What doesn't work is the plot, which is too complicated to track well. At the top, we learn there's a mayoral race afoot in a dark and dangerous city, a private eye with a shadowy past who is too fond of hooch for his own good, and a reporter at risk. Double crosses, gun-toting toughs, a tattooed secret society, a shared mistress, a daughter who is mad at dad, all swirl together in good noir fashion but--at least on one hearing--don't add up to a coherent tale or a satisfying ending.
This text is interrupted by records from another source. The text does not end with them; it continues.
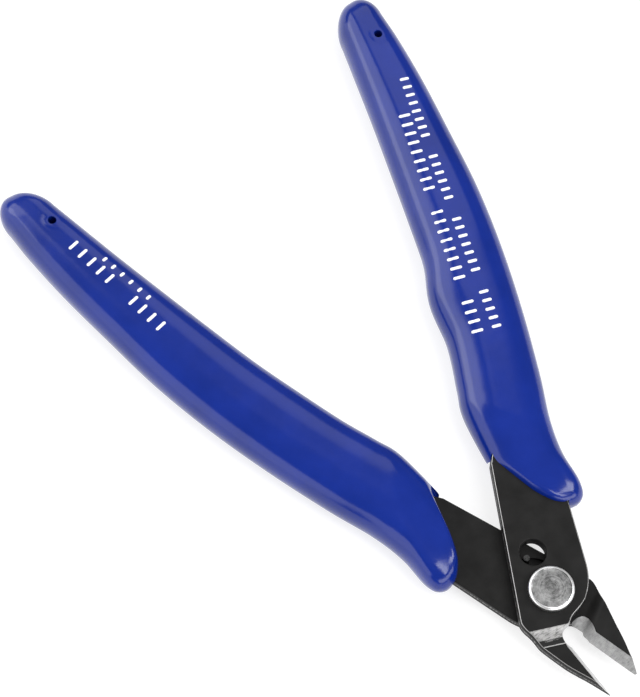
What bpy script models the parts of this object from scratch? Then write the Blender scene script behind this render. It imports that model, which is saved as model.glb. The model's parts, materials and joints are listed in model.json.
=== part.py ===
"""Flush cutter: two stamped steel halves on one rivet, with a wire return spring and moulded grips.

Every shape is drawn in the frame of one half, in millimetres, with the rivet's axis at x = y = 0 and
the plane between the two plates at z = 0. The jaws point along -Y and the handles along +Y. In that
frame a half has its grip at +X and its jaw at -X. The rear half is the same drawing turned over about
the Y axis. The cutter is drawn open, as its spring holds it.
"""
import math

import bmesh
import bpy
from mathutils import Vector

MM = 0.001

# Plates
PLATE_T = 2.2            # thickness of the stamped plates
HALF_GAP = 0.05          # half of the running gap between the two plates
RIVET_HOLE_R = 2.1
WINDOW_R = 2.13          # round window in the front plate, beside the spring's tip
WINDOW_AT = (1.41, 6.47)
HOLE_SIDES = 40
POCKET_DEPTH = 0.75      # coined recess in each mating face, which holds the spring

# Jaws
JAW_REACH = 18.1         # from the rivet's axis to the tips
CLOSING_ANGLE = 16.0     # degrees between the cutting edges when open
EDGE_OFFSET = 2.2        # from the rivet's axis to the closed cutting line
EDGE_GAP = 0.05          # left between the edges when closed
FRONT_EDGE_ANGLE = 3.0   # degrees between the front cutting edge and the Y axis
FRONT_BEVEL = 1.1        # width in plan of the ground face behind the front edge
REAR_BEVEL = 1.3
TIP_FLAT = 0.25          # width of the blunt end of a jaw
JOG_STRIPS = 5           # flat strips that make up the bend between plate and jaw

# Grips
GRIP_T = 4.4             # half thickness
GRIP_FLAT = 0.22         # share of the half width that is flat on the two faces
GRIP_POWER = 2.3         # exponent of the rounded sides
TANG_INSET = 2.2         # vinyl beside the tang
TANG_MOUTH = [(7.2, 28.6), (6.75, 26.0), (5.9, 23.5)]
SLEEVE_GAP = 0.25        # between the tang and its sleeve
SOCKET_OPEN = (0.0, 10.0)    # corner of the socket's cutter, outside the sleeve's mouth
PIN_HOLE_R = 0.72
PIN_HOLE_FRONT = (33.4, 94.6)
PIN_HOLE_BACK = (31.1, 94.8)
PIN_HOLE_SIDES = 16

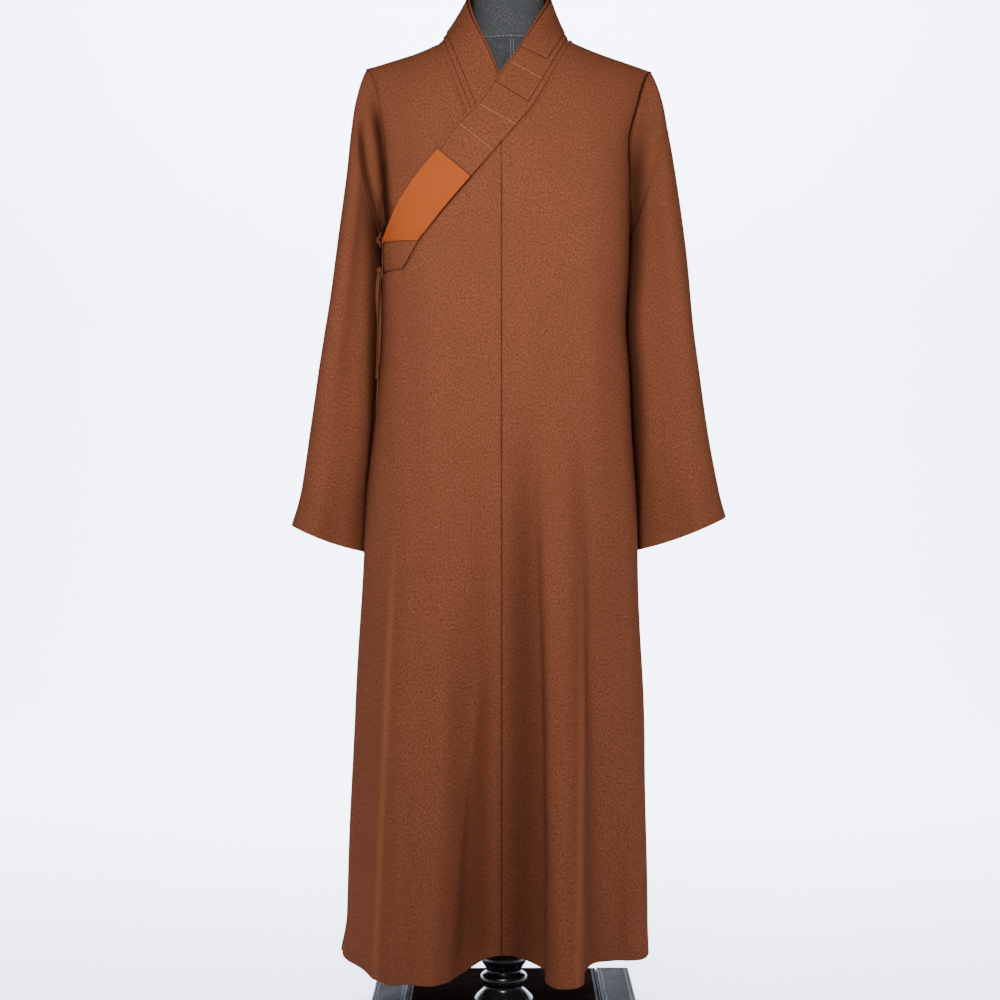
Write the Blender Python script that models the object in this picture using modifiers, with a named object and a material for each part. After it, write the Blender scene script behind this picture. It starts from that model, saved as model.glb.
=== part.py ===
"""A long Buddhist monk's robe, worn by a limbless dress form on a turned post and a base.

+X is the wearer's left, -Y the front and +Z up.  The origin is on the floor, under the
middle of the base.  Sizes are metres.  Each table starts with a row that names its columns.
"""
import math

import bmesh
import bpy
from mathutils import Vector

# ------------------------------------------------------------------ driving sizes
NAME = "monk_robe_on_dress_form"
WALL = 0.0018            # one thickness of the robe's wool
FOLDED = 0.0022          # the collar band, which is folded cloth
LAYER = 0.0015           # each layer sewn on the collar
GAP = 0.0004             # left between two pieces where a seam joins them
EDGE_GAP = 0.0014        # sideways gap to the collar's slanting edge
NECK_GAP = 1.7           # the backs' gap in the middle of the neck, in EDGE_GAPs
NECK_END_GAP = 1.4       # and where the neck's edge meets the shoulder
SEAM_STRIP = 0.02        # share of a panel's width that runs straight along its seam
HEM = 0.120              # height of the hem above the floor
ROLL = 1.250             # where front and back start to roll over towards the shoulder
ROLL_SQUARE = 2.2        # of the roll over the shoulder: 2 is an ellipse
ARMPIT = 1.200
SEAM_X = -0.0035         # the centre-front seam
BACK_SEAM_X = 0.0040     # the centre-back seam
UNDER_EDGE_X = 0.030     # free edge of the inner right front
UNDER_HEM_RISE = 0.018   # its hem is this much higher than the outer hem
UNDER_SWEEP = (0.08, 0.02)       # its free edge sweeps in between these depths under its collar
UNDER_SEAM_EASE = 0.035  # it comes up to the outer layer over this distance at the armhole
ARMHOLE_SWEEP = 19.0     # degrees of the section that the sleeve takes, front and back
ARMHOLE_ROUND = 0.6      # of the armhole's outline: 1 is a plain arch, and less is squarer
SLEEVE_ROUND = 0.7       # of a sleeve's section: 1 is an ellipse, and less is squarer
FOLD_FADE = 1.6          # the folds die out where the section is rounder than 1 / this
SLEEVE_STANDS = 0.0014   # the sleeve's head stands out this much beside the armhole
BAND_RISE = 0.0006       # the band stands this much proud of the fronts
LIFT = 0.0004            # clearance between layers that lie on each other
FORM_CLEARANCE = 0.0125  # the form's surface lies at least this deep under the robe's
FORM_NECK = 1.478        # and above this it is the bare neck, with only the collar round it
FORM_THINNEST = 0.003    # half depth that the form keeps at its sides

# Heights of the mesh rows: 0 is the hem, 1 is ROLL and 2 the ridge of the shoulders.
ARMPIT_LEVEL = (ARMPIT - HEM) / (ROLL - HEM)
SEAM_TOP_LEVEL = 1.157   # where the centre-front seam meets the collar
OVERLAP_TOP_LEVEL = 1.18
LOWER_LEVELS = [0.0, 0.05, 0.12, 0.20, 0.29, 0.39, 0.50, 0.62, 0.75, 0.83]
UPPER_LEVELS = [0.91, ARMPIT_LEVEL, 1.0, 1.09, SEAM_TOP_LEVEL, 1.22, 1.3, 1.4, 1.5, 1.62, 1.75,
                1.87, 1.96, 2.0]

# Shares of a back panel's width for its mesh columns: to the neck point, then past it.
NECK_SHARES = (0.0, 0.1, 0.4, 0.7, 0.88, 0.975)
SHOULDER_SHARES = (0.0, 0.12, 0.26, 0.4, 0.55, 0.7, 0.86, 0.98, 1.0)
NECK_HALF = 0.100        # half width of the neck opening at the back

SLEEVE_AROUND = 18       # mesh columns and rows
SLEEVE_RINGS = 13
SLEEVE_JOIN = 1.6        # rows of its table over which a sleeve leaves the armhole's line
FORM_AROUND = 26
POST_STEPS = 20

WOOL = (0.165, 0.058, 0.030)
ORANGE = (0.480, 0.135, 0.040)
CHARCOAL = (0.070, 0.078, 0.082)
LACQUER = (0.012, 0.010, 0.009)
STAIN = (0.035, 0.016, 0.010)

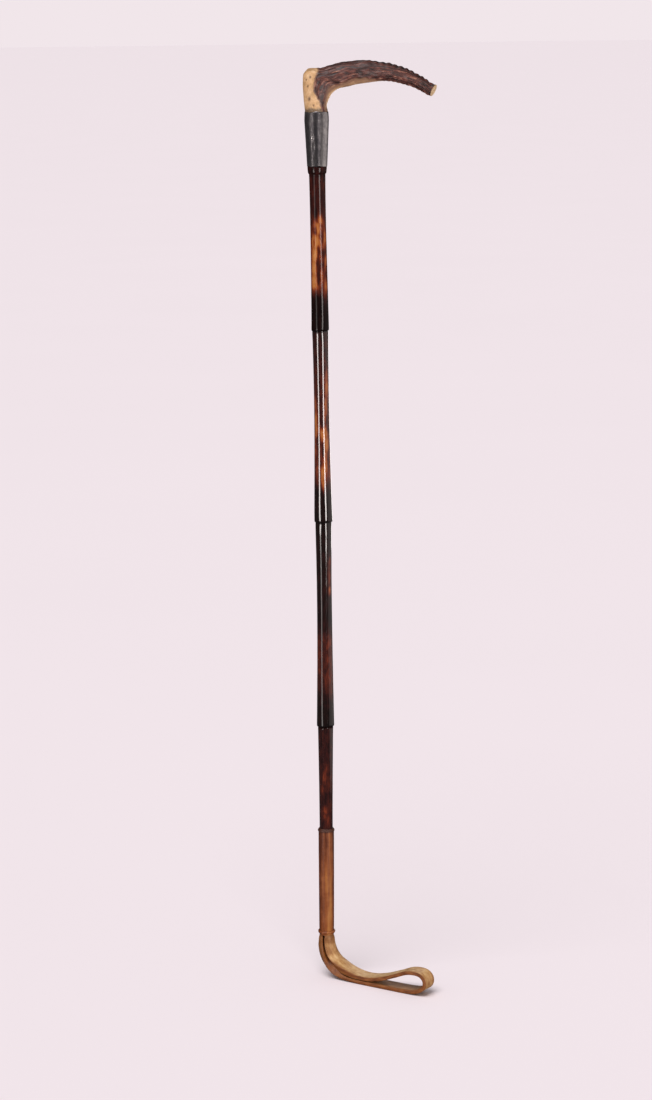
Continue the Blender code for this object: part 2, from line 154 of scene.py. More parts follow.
def spline(knots, count):
    """count points, evenly spaced by length, on a Catmull-Rom curve through knots."""
    knots = np.asarray(knots, float)
    padded = np.vstack([2 * knots[0] - knots[1], knots, 2 * knots[-1] - knots[-2]])
    t = np.linspace(0, 1, 24, endpoint=False)[:, None]
    fine = []
    for a, b, c, d in zip(padded, padded[1:], padded[2:], padded[3:]):
        fine.append(0.5 * (2 * b + (c - a) * t + (2 * a - 5 * b + 4 * c - d) * t ** 2
                           + (3 * b - a - 3 * c + d) * t ** 3))
    fine = np.vstack([*fine, knots[-1:]])
    length = lengths(fine)
    even = np.linspace(0, length[-1], count)
    return np.column_stack([np.interp(even, length, column) for column in fine.T])


def lengths(points):
    """Distance along a line of points, from its start to each of them."""
    return np.concatenate([[0], np.cumsum(np.linalg.norm(np.diff(points, axis=0), axis=1))])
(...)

Though the program tells us that one of the seeds of the piece is Eisenhower's speech on the rise of the military-industrial complex, the show has moved away from attempting cultural commentary. I have no problem with that; not all theater needs to be weighty with meaning. But this show might to do better to hew to its strengths in staging, simplifying the plot twists so as to thrill us with theatricality in service of a simpler story, told with great style. We need more of the stage genius of the pigeons created by actors with flapping umbrellas-totally unnecessary to the plot, and done only to cover a set change, but delightful. More humor, too, like that engineered by graduate student Kalob Martinez in the minor role of Rosco: he's a hoot. More such touches could carry the day in this piece, especially if it ran ten minutes shorter. But that's just my opinion. Go check it out and throw in your two cents: there's an audience survey included in the program. Don't dawdle, though: runs are short at CT Repertory Theater, the producing arm of the training programs at UConn. The last show is April 4.